My followers should never walk in the dark, but will have light and life.”
13 So Pharisees told Jesus, “You testify about yourself. Your testimony isn’t true.”
14 In reply Jesus told them, “Even if I testify about myself, my testimony is true:
I know where I come from and go to; you don’t know where I come from and where I go.
15 You judge according to flesh; I judge nothing.
16 When I judge—and I do—my judgment is true, for I’m not alone:
Instead I and my sender, the Father, agree.
17 It was written in your Law that a testimony of two people is true. Dt 19.15
18 I’m a witness to myself, and my sender the Father witnesses about me.”
19 So the Pharisees told him, “Who’s your father?”
Jesus replied, “You know neither me nor my Father. If you’ve known me, you’ve also known my Father.”
20Jesus spoke these words in the treasury, teaching in temple.
Nobody seized him, for his time hadn’t yet come.

And y’notice Jesus kinda agreed with them: No, he can’t make unsubstantiated statements about himself, but his statements are substantiated, because they’re backed by the one who sent him to us, his Father. Whom, he radically commented, they don’t know. If they did, they’d listen to him, and know from him Jesus is legit.

13 September 2019

Bible “difficulties”: The passages which won’t do as we want.

Whenever you hear Christians refer to “bible difficulties,” you’d think we meant scriptures which’re hard to translate, hard to interpret, hard to understand, or hard to follow. Often we do. Certainly I do.

But why do Christians consider these scriptures difficult? Three reasons.

  1. We believe the bible contains no errors—but these passages appear to be in error, or appear to contradict other scriptures. Like Jesus’s two different genealogies.
  2. We have certain beliefs, doctrines, traditions, or assumptions—and these passages appear to violate them. Like Christians who don’t wash feet, Jn 13.14 or Christian men who don’t kiss one another hello. Ro 16.16 We don’t wanna say these passages don’t apply anymore… but honestly, we don’t wanna follow ’em either.
  3. These passages actually are obscure, and Christians throughout history (and Jews too) have found ’em hard to interpret.

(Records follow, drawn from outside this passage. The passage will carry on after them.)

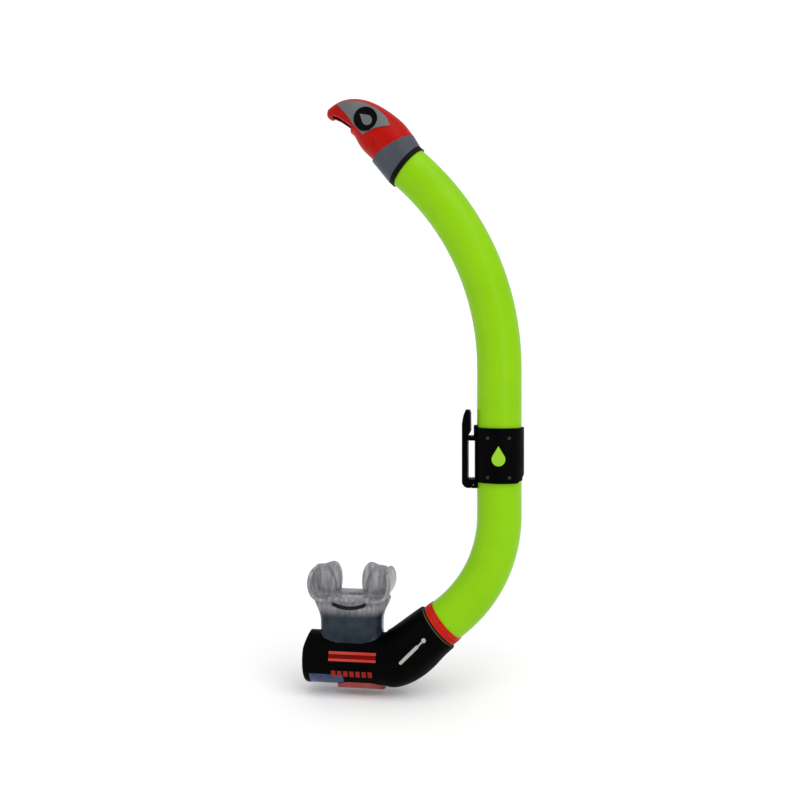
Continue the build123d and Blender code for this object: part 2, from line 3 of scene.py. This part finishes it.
import bmesh
import bpy
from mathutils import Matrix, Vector


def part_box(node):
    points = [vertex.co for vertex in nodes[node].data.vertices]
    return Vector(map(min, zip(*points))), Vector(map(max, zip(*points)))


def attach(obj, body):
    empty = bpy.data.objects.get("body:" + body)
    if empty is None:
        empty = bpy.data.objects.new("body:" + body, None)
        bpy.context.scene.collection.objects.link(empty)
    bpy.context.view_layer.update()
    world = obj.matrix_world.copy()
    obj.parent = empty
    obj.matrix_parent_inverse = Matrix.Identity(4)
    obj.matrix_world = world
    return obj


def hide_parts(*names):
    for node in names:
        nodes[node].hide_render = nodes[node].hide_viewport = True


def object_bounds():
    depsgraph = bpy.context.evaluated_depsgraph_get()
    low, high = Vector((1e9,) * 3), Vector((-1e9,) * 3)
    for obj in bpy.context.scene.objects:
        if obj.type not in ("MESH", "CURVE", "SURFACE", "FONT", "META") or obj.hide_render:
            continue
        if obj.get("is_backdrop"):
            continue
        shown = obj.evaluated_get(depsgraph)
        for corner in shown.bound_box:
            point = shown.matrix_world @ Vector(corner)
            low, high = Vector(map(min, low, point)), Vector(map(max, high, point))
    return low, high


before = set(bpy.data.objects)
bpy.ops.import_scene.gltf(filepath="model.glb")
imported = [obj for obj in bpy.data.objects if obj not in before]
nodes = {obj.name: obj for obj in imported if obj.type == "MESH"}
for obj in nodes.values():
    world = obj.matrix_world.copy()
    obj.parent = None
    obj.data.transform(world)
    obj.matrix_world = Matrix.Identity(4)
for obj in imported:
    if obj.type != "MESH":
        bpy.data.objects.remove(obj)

cad_low, cad_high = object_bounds()

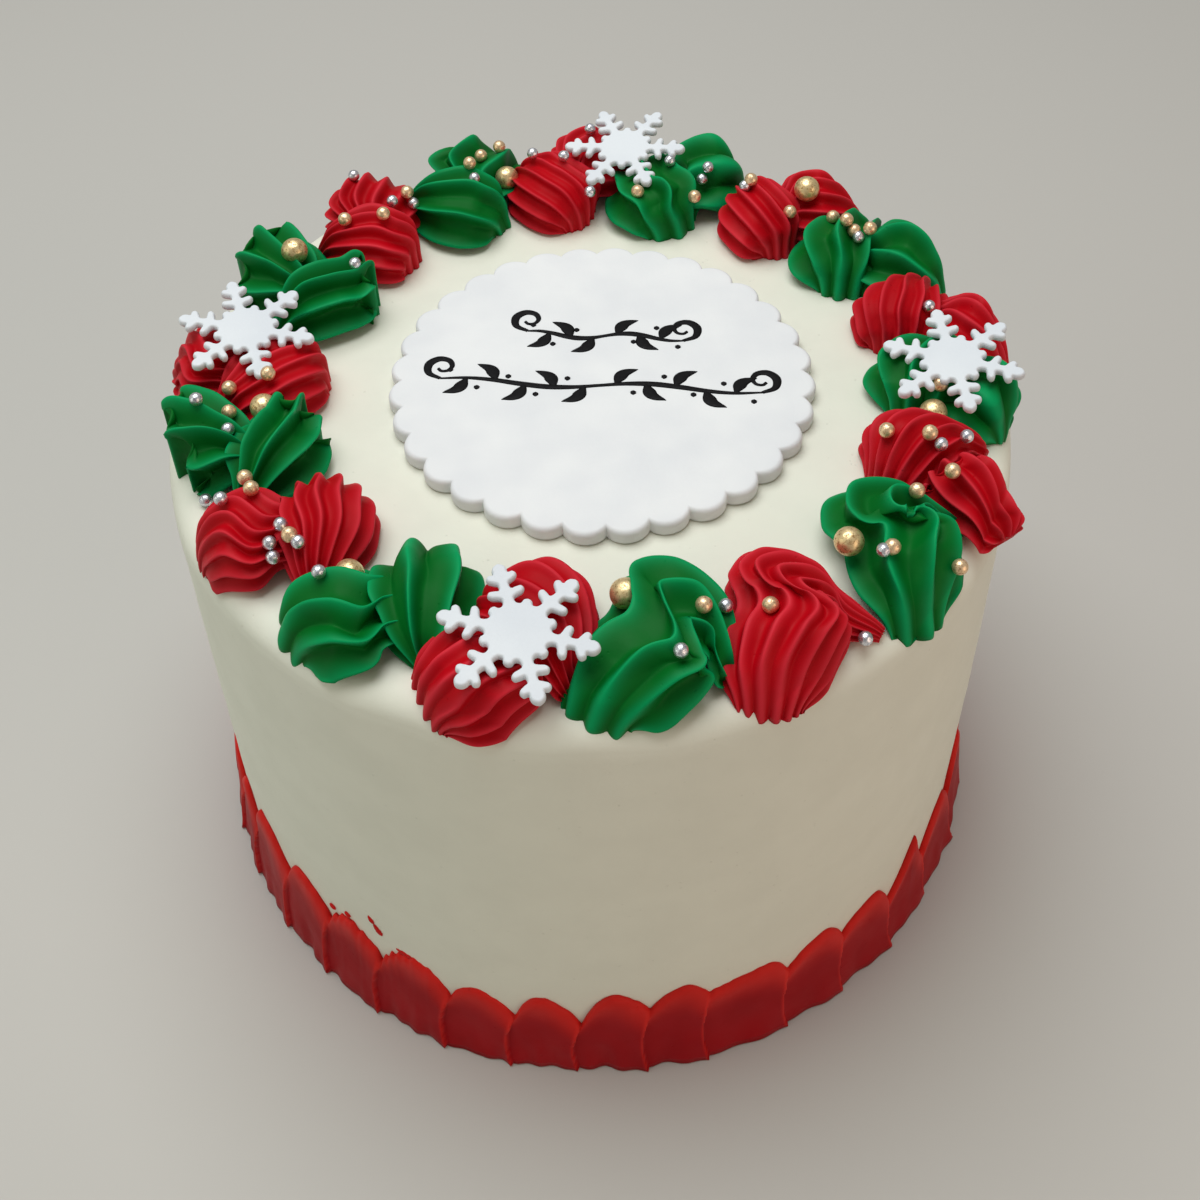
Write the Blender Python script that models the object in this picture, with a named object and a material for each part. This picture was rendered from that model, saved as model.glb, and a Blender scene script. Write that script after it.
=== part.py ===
"""A tall round christmas cake in smooth buttercream.

A ring of piped red and green swirls runs round its top, with sugar pearls and four fondant snowflakes
on them, a scalloped fondant plaque lies in the middle, and a band of red buttercream petals is pressed
round its foot. Metres, +Z up, origin at the middle of the cake's underside, front at -Y. Bearings are
in degrees, counter-clockwise from +X seen from above.
"""

import math
import random

import bmesh
import bpy
import numpy as np
from mathutils import Vector
from mathutils.bvhtree import BVHTree

# Cake: an 8 inch sponge under about 5 mm of buttercream, scraped upright with a slight taper.
CAKE_HEIGHT = 0.1405
BASE_RADIUS = 0.1076
TOP_RADIUS = 0.1046
EDGE_ROUND = 0.0065
CAKE_SIDES = 72
SEAT_GAP = 0.0003

# Foot band: petals pressed with a palette knife, each a little proud of the one before.
PETALS = 37
PETAL_FIRST_BEARING = 217.5
PETAL_TALL = 0.0330
PETAL_LOW = 0.0240
PETAL_FOOT_THICK = 0.0044
PETAL_TIP_THICK = 0.0016
PETAL_LIP = 0.0010
BAND_CLEAR_OF_FLOOR = 0.0006

# Plaque: a fondant disc with a scalloped edge, a little off centre.
PLAQUE_CENTRE = (0.0030, 0.0010)
PLAQUE_RADIUS = 0.0532
PLAQUE_THICK = 0.0040
PLAQUE_EDGE_ROUND = 0.0009
SCALLOPS = 32
SCALLOP_DEPTH = 0.0021

# Ring of swirls: one unit is an outer and an inner shell, red and green by turns.
RING_RADIUS = 0.0865
SWIRL_BEARINGS = (219, 239, 259, 279, 297, 317, 335, 353, 372, 390, 409, 431, 451, 473, 493, 514, 538, 556)
SWIRL_CREST = 0.0155
SHELL_SLANT = 4.4
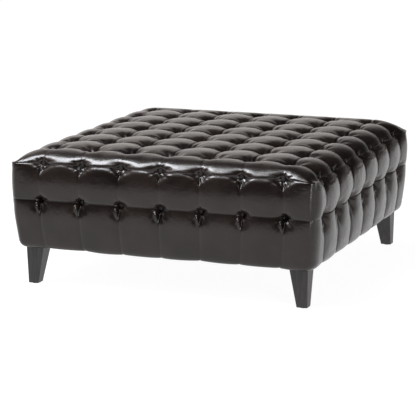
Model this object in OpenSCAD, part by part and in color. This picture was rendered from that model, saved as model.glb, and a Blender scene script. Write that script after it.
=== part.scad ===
// Square cocktail ottoman, deep tufted in dark faux leather, on four tapered wooden legs.
// Millimetres. Z is up, the floor is Z = 0, and the front faces -Y.

/* [Body] */
// Side of the square body, over the fullest leather puffs
body_w = 1000; // [800:1:1200]
// Height from the floor to the crown of the top
seat_h = 438; // [400:1:500]
// Rise of the top's middle puffs over its outer ones
crown = 4; // [0:1:8]
// Drop from the outer puffs of the top to the edge pleat
shoulder_drop = 40; // [34:1:48]
// Drop from the edge pleat to the pleat round the middle of the sides
upper_band_h = 115; // [90:1:130]
// Inward slope of the sides below the middle pleat
side_slope = 17; // [6:1:20]
// Radius where the leather turns under the frame
turn_under_r = 22; // [12:1:24]

/* [Tufting] */
// Tufts in a row of the top, and along each side
tuft_count = 7; // [6:1:8]
// Distance from the last tuft to the face of the body
tuft_margin = 107; // [98:1:125]
// Depth of a tuft in the top
top_tuft_depth = 35; // [24:1:38]
// Depth of a tuft in the edge pleat and in the sides
side_tuft_depth = 28; // [18:1:30]
// Share of the depth that a pleat rises to midway between two tufts
pleat_rise = 0.6; // [0.4:0.01:0.75]
// The same share for the deeper pleat round the edge of the top
edge_pleat_rise = 0.42; // [0.3:0.01:0.6]
// Diameter of a covered button
button_d = 14; // [12:1:18]
// Thickness of a covered button at its middle
button_h = 8; // [7:1:10]
// Diameter of the tufting twine
twine_d = 2; // [1.5:0.1:3]
// Diameter of the washers that the twine is tied to
washer_d = 20; // [14:1:22]
// Thickness of those washers
washer_t = 2; // [1.5:0.1:3]

/* [Padding] */
// Thickness of the foam slab on the deck
top_foam_t = 50; // [35:1:60]
// Thickness of the foam on the sides
side_foam_t = 8; // [6:1:10]
// Thickness of leather and wadding, from the foam to the fullest puffs of the sides
side_cover_t = 35; // [34:1:38]
// Thickness of the leather
leather_t = 1.5; // [1:0.1:2]
// Width of the leather hem under the foam and the frame
hem_w = 28; // [24:1:30]
// Thickness of the dust cover
dust_t = 0.8; // [0.5:0.1:1.2]

/* [Frame] */
// Thickness of the plywood side rails
rail_t = 18; // [15:1:22]
// Thickness of the plywood deck
deck_t = 12; // [9:1:15]
// Side of a square corner block
block_w = 70; // [64:1:76]
// Drop from the middle pleat to the top of a corner block
block_drop = 14; // [12:1:60]
// Width of the deck bearers and base slats
bearer_w = 20; // [18:1:28]
// Depth of the deck bearers
bearer_h = 60; // [40:1:70]
// Thickness of the base slats
slat_h = 20; // [15:1:25]

/* [Legs] */
// Height of a leg, without its glide
leg_h = 122.7; // [80:0.1:140]
// Side of the square top of a leg
leg_top_w = 60; // [54:1:64]
// Side of the square foot of a leg
leg_foot_w = 34; // [28:1:44]
// Step in from the frame's face to the outer faces of a leg, at its top
leg_inset = -10; // [-10:1:4]
// Lean of the outer faces of a leg, from top to foot
leg_lean = 3; // [0:1:8]
// Radius of a leg's edges
leg_edge_r = 2.5; // [1:0.5:5]
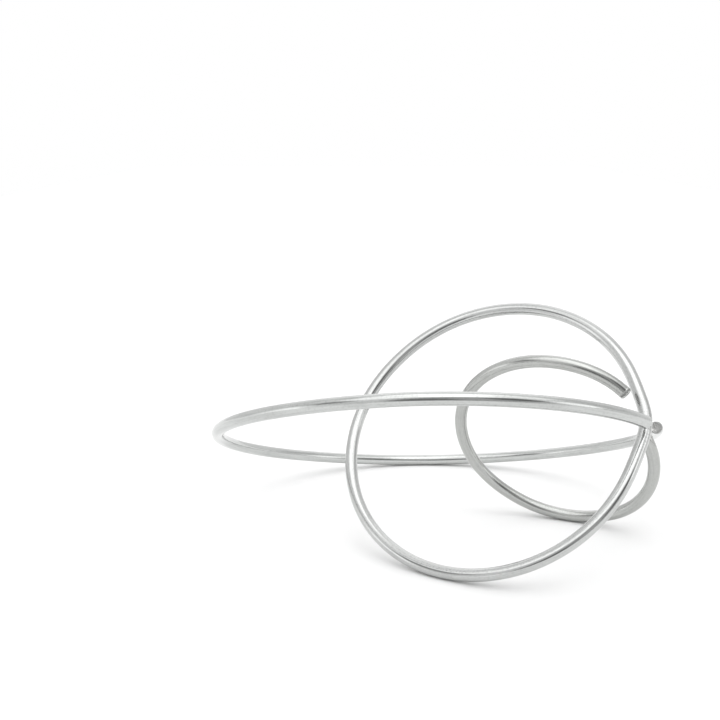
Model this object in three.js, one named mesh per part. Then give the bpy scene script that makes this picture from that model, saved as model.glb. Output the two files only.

The most common reason would be the first one: Discrepancies. Scriptures which appear to contradict other scriptures… or reality itself.

Nearly every Fundamentalist insists the bible has no such contradictions. Yeah, I know what you’re thinking: “Have these guys ever read the bible?” Tried to line up the resurrection stories, or Jesus’s aforementioned genealogies?

Plus several orthodox Christian teachings—based on bible, I remind you—are kinda contradictory as well. Like how God’s kingdom is here, yet not yet here; like how God is one yet three. Fundies know all this stuff, but regardless: One of their fundamentals, one of their non-negotiable beliefs, is that the bible has no errors. Contradictions would be errors; therefore no contradictions.

Hence Fundamentalists have written big giant books about bible difficulties. In which they try to explain away any discrepancies, plus any other problem scriptures, as best they can. Sometimes reasonably, ’cause these passages only look like discrepancies but aren’t really. Other times Fundies really stretch reality in order to defend their doctrine.